Gambling In The U.S. - Should The Government Support Lotteries?
The question is lotteries or no lotteries? Based on findings, both state and local governments have increasingly turned to the lotteries as a means of closing the gaps between their tax receipts and expenditures. They are the largest source of government revenue from gambling. According to one source, in 1996 alone, $42.9 billion worth of tickets was sold.
The net revenue collected from lotteries alone for that year was $13.8 billion. Currently, lottery rank first among the various forms of gambling in terms of gross revenues.
Lotteries now operate in 37 states and the District of Columbia,and is the most widespread form of gambling in the U.S. It is believed to be the only form of commercial gambling which a majority of adults report having played, and the only form of gambling in the U.S. that is totally monopolized by the government. It has been said however, that few, if any states, have a coherent "gambling policy" or even a "lottery policy."
Research findings reveal that the lower income groups spend more than others on gambling, and therefore, also a higher percentage of their overall income. Some author on this subject matter argue that many poor people perceive gambling as a way out of financial hardship, however, with the odds being so low of winning a fortune, gambling for most people makes their situation worse.

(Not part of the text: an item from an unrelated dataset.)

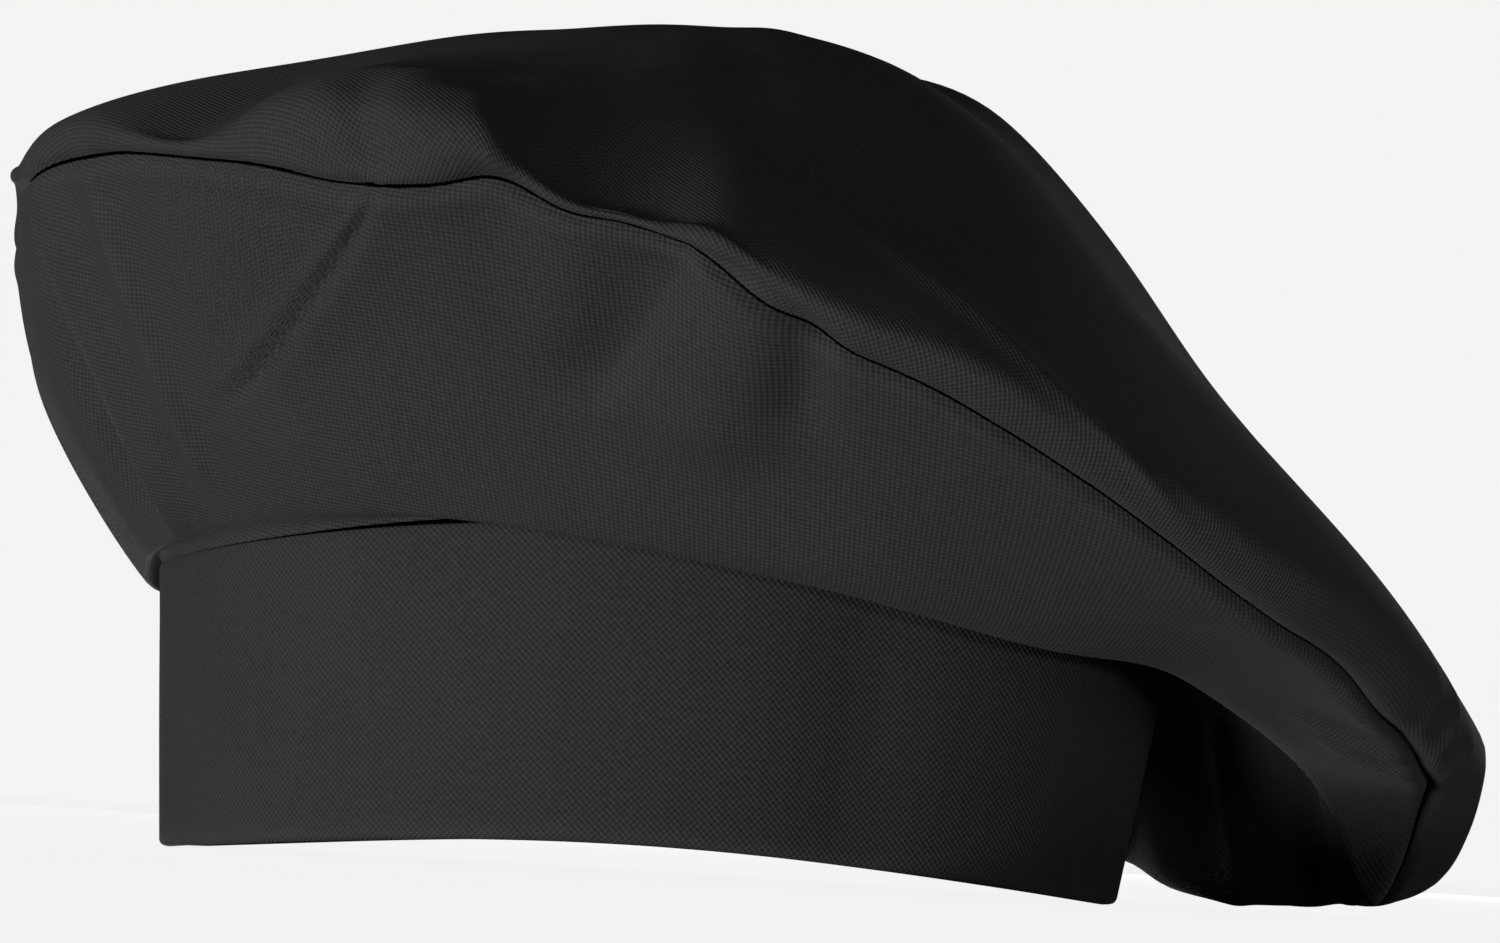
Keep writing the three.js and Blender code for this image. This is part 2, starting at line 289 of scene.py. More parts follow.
def crown_controls(deg):
    """Nine control points for each angle, from the band's top edge to the middle of the top."""
    along = heading(deg)
    col = {name: column_round_the_hat(name, deg) for name in SECTION_COLUMNS[1:]}
    edge = band_points(deg, 1.0)
    edge_out = np.linalg.norm(edge[:, :2], axis=1)

    def place(out, up):
        points = along * out[:, None]
        points[:, 2] = up
        return points

    rim = place(col["rim_out"], col["rim_up"])

    def inwards(share, up):
        points = rim + (APEX - rim) * share
        points[:, 2] = up
        return points

    return np.stack([
        place(edge_out - LIP_INSET, edge[:, 2] + LIP_GAP + swells("lip_gap", deg)),
        place(edge_out + LIP_REACH + swells("lip_out", deg), edge[:, 2] + LIP_RISE),
        place(col["sag_out"], col["sag_up"]),
        place(col["belly_out"], col["belly_up"]),
        rim,
        place(col["rim_out"] + col["puff_out"], col["rim_up"] + col["puff_up"]),
        inwards(BROW_SHARE, col["brow_up"]),
        inwards(CREST_SHARE, col["crest_up"]),
        np.broadcast_to(APEX, rim.shape),
    ], axis=1)


def crown_grid(deg, levels):
    """The crown's plain outside: a point for each angle and each level."""
    control = crown_controls(deg)
    knots = np.cumsum(np.sqrt(np.linalg.norm(np.diff(control, axis=1), axis=2)), axis=1)
    knots = np.concatenate([np.zeros((len(deg), 1)), knots], axis=1)
    slope = np.zeros_like(control)
    slope[:, 1:-1] = (control[:, 2:] - control[:, :-2]) / (knots[:, 2:] - knots[:, :-2])[..., None]
    slope[:, 0, 2] = np.linalg.norm(control[:, 1] - control[:, 0], axis=1) / knots[:, 1]
    slope[:, -1] = (control[:, -1] - control[:, -2]) / (knots[:, -1] - knots[:, -2])[:, None]
    slope[:, -1, 2] = -APEX_FALL_TO_REAR * slope[:, -1, 0]
    leg = np.minimum(levels.astype(int), control.shape[1] - 2)
    step = knots[:, leg + 1] - knots[:, leg]
    weights = cubic_weights((levels - leg)[None, :], step)
    ends = control[:, leg], control[:, leg + 1], slope[:, leg], slope[:, leg + 1]
    return sum(weight[..., None] * end for weight, end in zip(np.broadcast_arrays(*weights), ends))


def grid_normals(grid):
    """Outward directions of a closed grid of meridians."""
    across = np.roll(grid, -1, 0) - np.roll(grid, 1, 0)
    along = np.gradient(grid, axis=1)
    normal = np.cross(across, along)
    normal /= np.maximum(np.linalg.norm(normal, axis=-1, keepdims=True), NO_LENGTH)
    return normal


print("near meridian's points, mm:", crown_controls(QUARTERS)[1].round(1).tolist())

# %% [markdown]
# ## Folds
# Cloth that is wider than what it hangs from falls into folds. Each row of the fold table draws one: a
# line over the crown from one angle and level to another, its width at both ends, its height and how far
# the line bows. A level counts along the meridian's control points, so 4 is the rim seam, and a negative
# height makes a furrow. A roll is the same on both sides. A lap falls steeply on the side of the larger
# angle, where the cloth doubles over itself, and a turned lap on the other side. A crisp lap is steeper
# still. Sculpting by hand could draw them too, but rows in a table keep each fold where the photograph has
# it. The frame's solids carry only the largest of them.

# %% Fold table
FOLD_COLUMNS = [
    "kind", "from_deg", "from_level", "to_deg", "to_level", "from_width", "to_width", "height", "bow",
]
FOLD_ROWS = [
    ["turned_lap", 22.5, 1.7, 26.5, 4.3, 4, 5, 3.2, 4.5],
    ["roll", 15, 1.7, 18.5, 4.25, 9, 10, -6.5, 4],
    ["roll", 35, 1.9, 39, 4.2, 3.5, 4, 1.8, 1],
    ["roll", 41, 2.65, 69.8, 4.1, 2.3, 1.3, -3.1, 4.5],
    ["turned_lap", 44, 2.85, 71.5, 4.3, 6, 5, 1.6, 5],
    ["lap", 83, 2.85, 92, 4.12, 4.5, 4.5, -3.2, 2],
    ["roll", 94.5, 2.6, 97, 4.3, 11, 11, 3.4, 0],
    ["roll", 102.5, 3.1, 99.8, 4.5, 6, 4.5, -2.6, 0],
    ["lap", 78.5, 4.02, 73.5, 5.5, 7, 9, 3, 0.5],
    ["roll", 90.5, 4.04, 96, 4.8, 7, 7, 1.8, 0],
    ["roll", 69, 4.1, 67, 5.3, 4, 5, -1.6, 0],
    ["roll", 66, 5.1, 95, 6.6, 5, 5, 1.2, 0],
    ["roll", 130, 4.25, 103, 5.7, 4, 6, 1.4, 3],
    ["crisp_lap", 156, 2, 186, 4.3, 12, 8, 3.2, 11.5],
    ["roll", 164, 2, 193, 4.05, 7, 6, -2.6, 11.5],
    ["roll", 159, 4.08, 155, 5, 2, 2.6, 0.5, 0],
    ["roll", 163.5, 4.08, 159, 5.1, 2, 2.6, 0.6, 0],
    ["roll", 168, 4.08, 165, 4.9, 2, 2.6, 0.5, 0],
    ["crisp_lap", 162, 1.9, 200, 3.7, 8, 7, 1.6, 0],
    ["roll", 184, 1.6, 206, 3.5, 6, 6, 1.6, 0],
    ["roll", 157, 2.7, 162, 4.05, 2.4, 2.4, 1.2, 0],
    ["roll", 161, 2.75, 165.5, 4, 2.4, 2.4, 1.1, 0],
    ["roll", 208, 1.8, 222, 4.2, 7, 9, -2.2, 0],
]
print("large folds:", len(FOLD_ROWS))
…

Due to the present state of the economy, more people will be inclined to play the lottery. Presently, even at various workplaces across the nation, people are pooling money to increase the chance of winning the lottery. Some people are even driving from one state to another just to play the lottery.
Sometimes, out of sheer desperation, some people may even sacrifice essential items just to put a dollar or two aside to play the lottery. However, from an ethical standpoint, the question is, should the government support lotteries in the first place?
Lottery can be a bit controversial; some critics argue that it's morally unacceptable for states to sponsor gambling. They believe lottery generates compulsive gamblers who lead themselves and their families into dire poverty. They further argue that the lottery attract criminal elements and other undesirables. Others claim that lotteries give people the impression that mere luck and fate rather than education, hard work, and saving and investing are the only way they can become wealthy.
However, some of those arguing in support of the lottery, believe lotteries are preferable to taxes, because people participate voluntarily so this form of tax is involuntary, rather than compulsory. They feel that this one easy way to finance government services such as education, medical care, and welfare. Other defenders of lotteries argue that lotteries are competitive with illegal gambling and thus socially beneficial in reducing organized crimes.
Although several churches across the nation have allegedly accepted donations from winners of lotteries. There are some other churches and church bodies who don't condone lottery or gambling in general. For example, according to an article from the "Church Society" on gambling. "For a government to push a gambling agenda onto a nation is entirely contrary to God's purposes."
They believe gambling promotes greed and superstition and is responsible for many other unethical acts. The conclusion is, the question as to whether or not government should support lotteries will continue to spark some hot debates for decades to come!